**** Entries shown ****

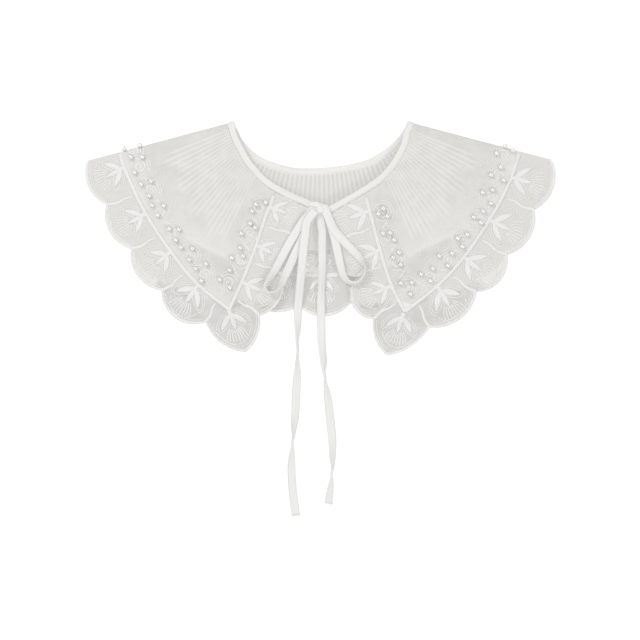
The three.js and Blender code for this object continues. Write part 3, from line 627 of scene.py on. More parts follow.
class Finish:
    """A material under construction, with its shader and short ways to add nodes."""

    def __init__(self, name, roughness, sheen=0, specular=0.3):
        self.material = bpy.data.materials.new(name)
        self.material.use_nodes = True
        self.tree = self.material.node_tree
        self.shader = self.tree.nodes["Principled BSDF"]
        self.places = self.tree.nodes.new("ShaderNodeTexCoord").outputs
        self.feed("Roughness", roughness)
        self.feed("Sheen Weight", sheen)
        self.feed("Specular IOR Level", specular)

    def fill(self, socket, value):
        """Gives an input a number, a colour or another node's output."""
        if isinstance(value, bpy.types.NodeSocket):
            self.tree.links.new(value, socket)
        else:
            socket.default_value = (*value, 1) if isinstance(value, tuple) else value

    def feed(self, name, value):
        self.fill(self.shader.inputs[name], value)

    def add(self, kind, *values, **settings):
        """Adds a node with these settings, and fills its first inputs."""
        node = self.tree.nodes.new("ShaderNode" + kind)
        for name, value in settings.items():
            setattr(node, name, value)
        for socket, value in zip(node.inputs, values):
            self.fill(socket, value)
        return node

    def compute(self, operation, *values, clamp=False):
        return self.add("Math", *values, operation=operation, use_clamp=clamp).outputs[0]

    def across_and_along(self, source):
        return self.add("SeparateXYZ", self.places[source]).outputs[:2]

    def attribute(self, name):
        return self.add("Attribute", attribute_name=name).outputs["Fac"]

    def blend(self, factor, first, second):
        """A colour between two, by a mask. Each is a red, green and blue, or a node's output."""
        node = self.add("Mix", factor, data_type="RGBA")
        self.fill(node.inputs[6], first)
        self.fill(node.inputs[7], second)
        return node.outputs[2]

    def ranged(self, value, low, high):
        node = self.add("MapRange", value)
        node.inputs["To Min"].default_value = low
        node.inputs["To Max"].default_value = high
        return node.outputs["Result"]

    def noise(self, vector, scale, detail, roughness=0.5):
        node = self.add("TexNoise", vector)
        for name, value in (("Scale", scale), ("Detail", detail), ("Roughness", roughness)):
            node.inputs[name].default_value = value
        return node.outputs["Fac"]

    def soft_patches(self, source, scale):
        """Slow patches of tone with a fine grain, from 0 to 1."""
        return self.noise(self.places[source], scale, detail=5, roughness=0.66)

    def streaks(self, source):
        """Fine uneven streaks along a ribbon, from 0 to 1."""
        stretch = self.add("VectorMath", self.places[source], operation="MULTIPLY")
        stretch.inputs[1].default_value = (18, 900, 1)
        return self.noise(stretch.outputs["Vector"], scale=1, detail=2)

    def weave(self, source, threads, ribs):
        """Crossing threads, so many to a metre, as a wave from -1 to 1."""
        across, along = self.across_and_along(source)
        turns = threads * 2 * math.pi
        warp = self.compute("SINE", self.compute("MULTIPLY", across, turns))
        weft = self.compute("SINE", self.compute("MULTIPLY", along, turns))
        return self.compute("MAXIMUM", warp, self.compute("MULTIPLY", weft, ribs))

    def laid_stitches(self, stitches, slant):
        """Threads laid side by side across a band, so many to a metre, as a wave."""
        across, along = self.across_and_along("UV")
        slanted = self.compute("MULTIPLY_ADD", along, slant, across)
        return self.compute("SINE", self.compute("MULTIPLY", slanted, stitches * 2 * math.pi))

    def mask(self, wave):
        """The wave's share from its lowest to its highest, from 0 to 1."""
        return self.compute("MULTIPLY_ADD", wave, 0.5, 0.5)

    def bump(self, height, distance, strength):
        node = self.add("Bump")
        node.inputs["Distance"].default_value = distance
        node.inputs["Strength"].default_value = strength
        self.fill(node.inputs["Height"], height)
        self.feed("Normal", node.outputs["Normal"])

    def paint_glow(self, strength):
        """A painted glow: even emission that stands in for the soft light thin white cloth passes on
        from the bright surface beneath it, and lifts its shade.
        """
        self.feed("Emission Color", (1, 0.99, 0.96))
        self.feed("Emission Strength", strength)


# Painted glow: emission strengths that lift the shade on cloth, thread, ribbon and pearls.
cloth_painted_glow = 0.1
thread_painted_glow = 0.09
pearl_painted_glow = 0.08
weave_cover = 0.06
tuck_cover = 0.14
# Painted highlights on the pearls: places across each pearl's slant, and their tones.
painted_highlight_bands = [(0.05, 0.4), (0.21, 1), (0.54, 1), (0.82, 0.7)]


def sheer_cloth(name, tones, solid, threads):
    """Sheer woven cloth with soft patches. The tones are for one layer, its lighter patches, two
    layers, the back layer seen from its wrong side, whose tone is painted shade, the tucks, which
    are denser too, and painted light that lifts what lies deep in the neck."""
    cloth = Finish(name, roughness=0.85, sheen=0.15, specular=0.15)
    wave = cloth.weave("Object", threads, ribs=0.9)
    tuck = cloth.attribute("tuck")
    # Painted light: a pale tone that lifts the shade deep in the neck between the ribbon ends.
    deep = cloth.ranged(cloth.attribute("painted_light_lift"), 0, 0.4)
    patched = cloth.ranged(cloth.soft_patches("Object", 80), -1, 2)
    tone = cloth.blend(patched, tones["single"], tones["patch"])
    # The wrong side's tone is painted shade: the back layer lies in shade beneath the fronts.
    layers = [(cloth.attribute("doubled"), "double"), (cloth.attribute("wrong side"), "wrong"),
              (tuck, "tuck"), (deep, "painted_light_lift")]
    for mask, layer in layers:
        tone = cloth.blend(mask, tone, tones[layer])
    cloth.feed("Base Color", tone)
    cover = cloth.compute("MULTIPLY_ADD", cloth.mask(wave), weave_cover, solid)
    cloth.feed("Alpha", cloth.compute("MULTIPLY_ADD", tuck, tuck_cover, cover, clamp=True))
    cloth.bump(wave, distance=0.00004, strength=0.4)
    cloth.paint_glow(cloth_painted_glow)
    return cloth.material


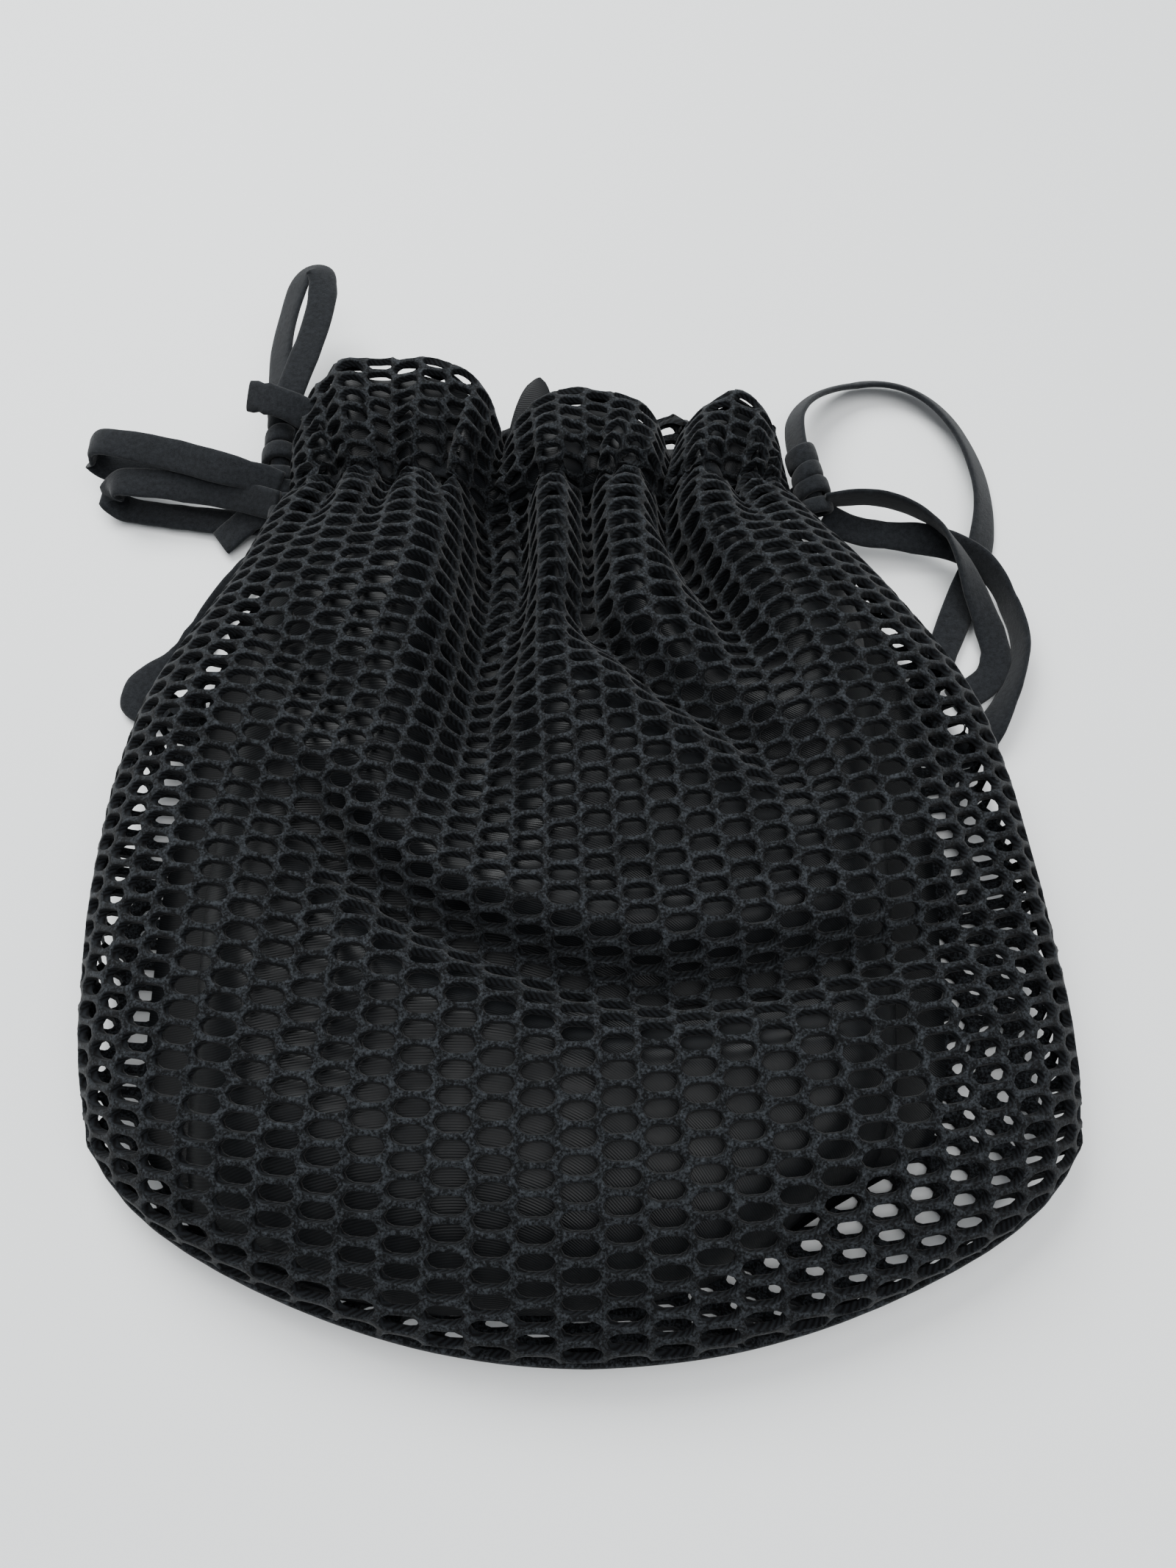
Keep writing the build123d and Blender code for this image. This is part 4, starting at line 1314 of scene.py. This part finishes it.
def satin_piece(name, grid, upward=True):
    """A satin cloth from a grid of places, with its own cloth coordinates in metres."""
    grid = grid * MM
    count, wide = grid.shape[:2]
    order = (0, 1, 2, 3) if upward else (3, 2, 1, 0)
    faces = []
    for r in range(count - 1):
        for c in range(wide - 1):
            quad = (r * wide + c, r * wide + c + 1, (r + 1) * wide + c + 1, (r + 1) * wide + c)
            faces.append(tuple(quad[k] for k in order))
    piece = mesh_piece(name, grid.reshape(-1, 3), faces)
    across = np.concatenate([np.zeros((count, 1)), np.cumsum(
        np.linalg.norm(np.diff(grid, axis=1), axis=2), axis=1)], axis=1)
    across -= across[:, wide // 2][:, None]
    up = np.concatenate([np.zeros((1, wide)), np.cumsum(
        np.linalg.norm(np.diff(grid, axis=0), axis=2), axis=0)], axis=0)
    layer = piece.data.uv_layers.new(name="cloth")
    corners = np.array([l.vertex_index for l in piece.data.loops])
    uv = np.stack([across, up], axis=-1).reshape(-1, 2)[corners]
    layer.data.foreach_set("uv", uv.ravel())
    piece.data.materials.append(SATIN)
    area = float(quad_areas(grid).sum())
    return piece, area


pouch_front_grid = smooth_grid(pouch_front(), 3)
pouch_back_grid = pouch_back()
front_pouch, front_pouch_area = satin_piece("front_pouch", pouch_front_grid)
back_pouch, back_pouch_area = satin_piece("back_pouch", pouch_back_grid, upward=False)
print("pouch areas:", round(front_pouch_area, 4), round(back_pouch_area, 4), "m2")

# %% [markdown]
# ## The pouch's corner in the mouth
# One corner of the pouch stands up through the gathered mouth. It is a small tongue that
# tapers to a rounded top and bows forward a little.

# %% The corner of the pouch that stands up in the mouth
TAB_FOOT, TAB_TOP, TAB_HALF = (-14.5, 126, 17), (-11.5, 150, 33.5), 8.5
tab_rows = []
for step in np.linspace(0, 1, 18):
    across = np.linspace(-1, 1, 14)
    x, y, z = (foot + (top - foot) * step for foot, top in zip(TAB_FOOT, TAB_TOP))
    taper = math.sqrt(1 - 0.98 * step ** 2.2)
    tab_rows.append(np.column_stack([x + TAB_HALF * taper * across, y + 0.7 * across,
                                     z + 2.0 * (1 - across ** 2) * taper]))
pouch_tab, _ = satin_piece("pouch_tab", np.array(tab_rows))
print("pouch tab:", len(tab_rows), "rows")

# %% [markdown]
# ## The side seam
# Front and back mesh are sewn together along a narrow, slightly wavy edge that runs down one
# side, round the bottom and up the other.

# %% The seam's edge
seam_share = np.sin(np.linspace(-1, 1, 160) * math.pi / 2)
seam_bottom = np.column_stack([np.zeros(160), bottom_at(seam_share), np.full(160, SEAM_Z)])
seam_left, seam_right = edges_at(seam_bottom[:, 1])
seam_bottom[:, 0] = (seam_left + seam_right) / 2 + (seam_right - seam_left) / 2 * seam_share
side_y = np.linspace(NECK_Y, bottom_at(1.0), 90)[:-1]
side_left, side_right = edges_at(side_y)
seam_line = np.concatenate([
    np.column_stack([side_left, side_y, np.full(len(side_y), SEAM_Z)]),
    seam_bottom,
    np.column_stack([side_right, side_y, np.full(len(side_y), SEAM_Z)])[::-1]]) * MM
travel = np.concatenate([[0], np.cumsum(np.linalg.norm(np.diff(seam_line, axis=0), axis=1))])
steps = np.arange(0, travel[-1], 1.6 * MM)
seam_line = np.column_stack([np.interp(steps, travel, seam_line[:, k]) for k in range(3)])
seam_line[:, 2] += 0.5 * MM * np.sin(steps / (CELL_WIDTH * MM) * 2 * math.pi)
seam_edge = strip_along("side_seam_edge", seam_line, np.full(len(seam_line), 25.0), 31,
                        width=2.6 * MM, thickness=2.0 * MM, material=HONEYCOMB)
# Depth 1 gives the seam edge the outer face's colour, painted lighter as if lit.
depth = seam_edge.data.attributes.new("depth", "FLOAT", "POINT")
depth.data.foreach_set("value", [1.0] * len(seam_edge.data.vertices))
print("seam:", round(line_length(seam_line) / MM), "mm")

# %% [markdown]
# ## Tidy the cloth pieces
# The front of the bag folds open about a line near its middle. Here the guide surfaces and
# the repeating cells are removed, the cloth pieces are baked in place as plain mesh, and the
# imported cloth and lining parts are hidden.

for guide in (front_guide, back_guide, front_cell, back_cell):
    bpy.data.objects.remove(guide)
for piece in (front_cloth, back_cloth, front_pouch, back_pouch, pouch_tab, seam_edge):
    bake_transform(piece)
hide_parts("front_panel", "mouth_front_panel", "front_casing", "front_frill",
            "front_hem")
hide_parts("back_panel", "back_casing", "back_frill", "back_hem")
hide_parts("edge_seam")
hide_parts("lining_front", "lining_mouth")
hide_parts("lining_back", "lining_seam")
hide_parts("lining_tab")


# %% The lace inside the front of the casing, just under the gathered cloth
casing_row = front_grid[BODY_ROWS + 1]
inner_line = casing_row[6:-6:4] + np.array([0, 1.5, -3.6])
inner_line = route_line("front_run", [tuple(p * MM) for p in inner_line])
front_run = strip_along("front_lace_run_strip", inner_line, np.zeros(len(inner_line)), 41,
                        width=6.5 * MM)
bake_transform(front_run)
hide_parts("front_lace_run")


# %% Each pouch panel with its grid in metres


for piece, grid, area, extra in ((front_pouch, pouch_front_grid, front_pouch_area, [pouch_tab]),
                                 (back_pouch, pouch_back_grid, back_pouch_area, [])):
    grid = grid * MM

****

What this task involves
Restate the first line and every line after it, word for word, stopping once the line with "under construction, with" is done.

Answer for the task
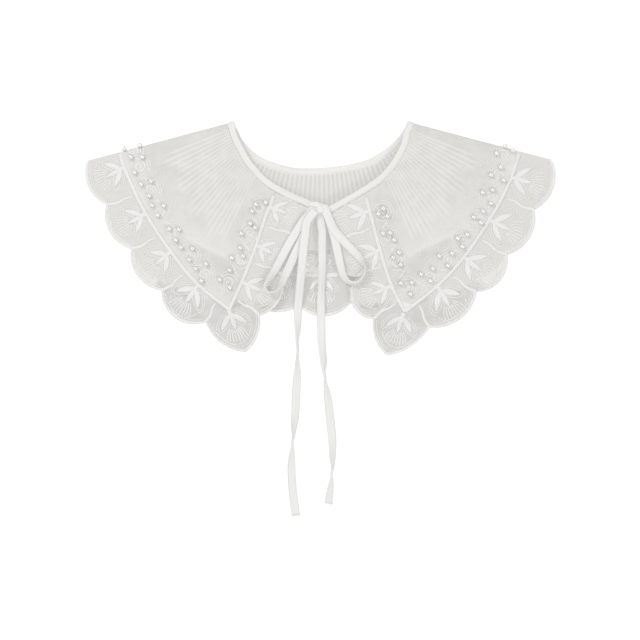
The three.js and Blender code for this object continues. Write part 3, from line 627 of scene.py on. More parts follow.
class Finish:
    """A material under construction, with its shader and short ways to add nodes."""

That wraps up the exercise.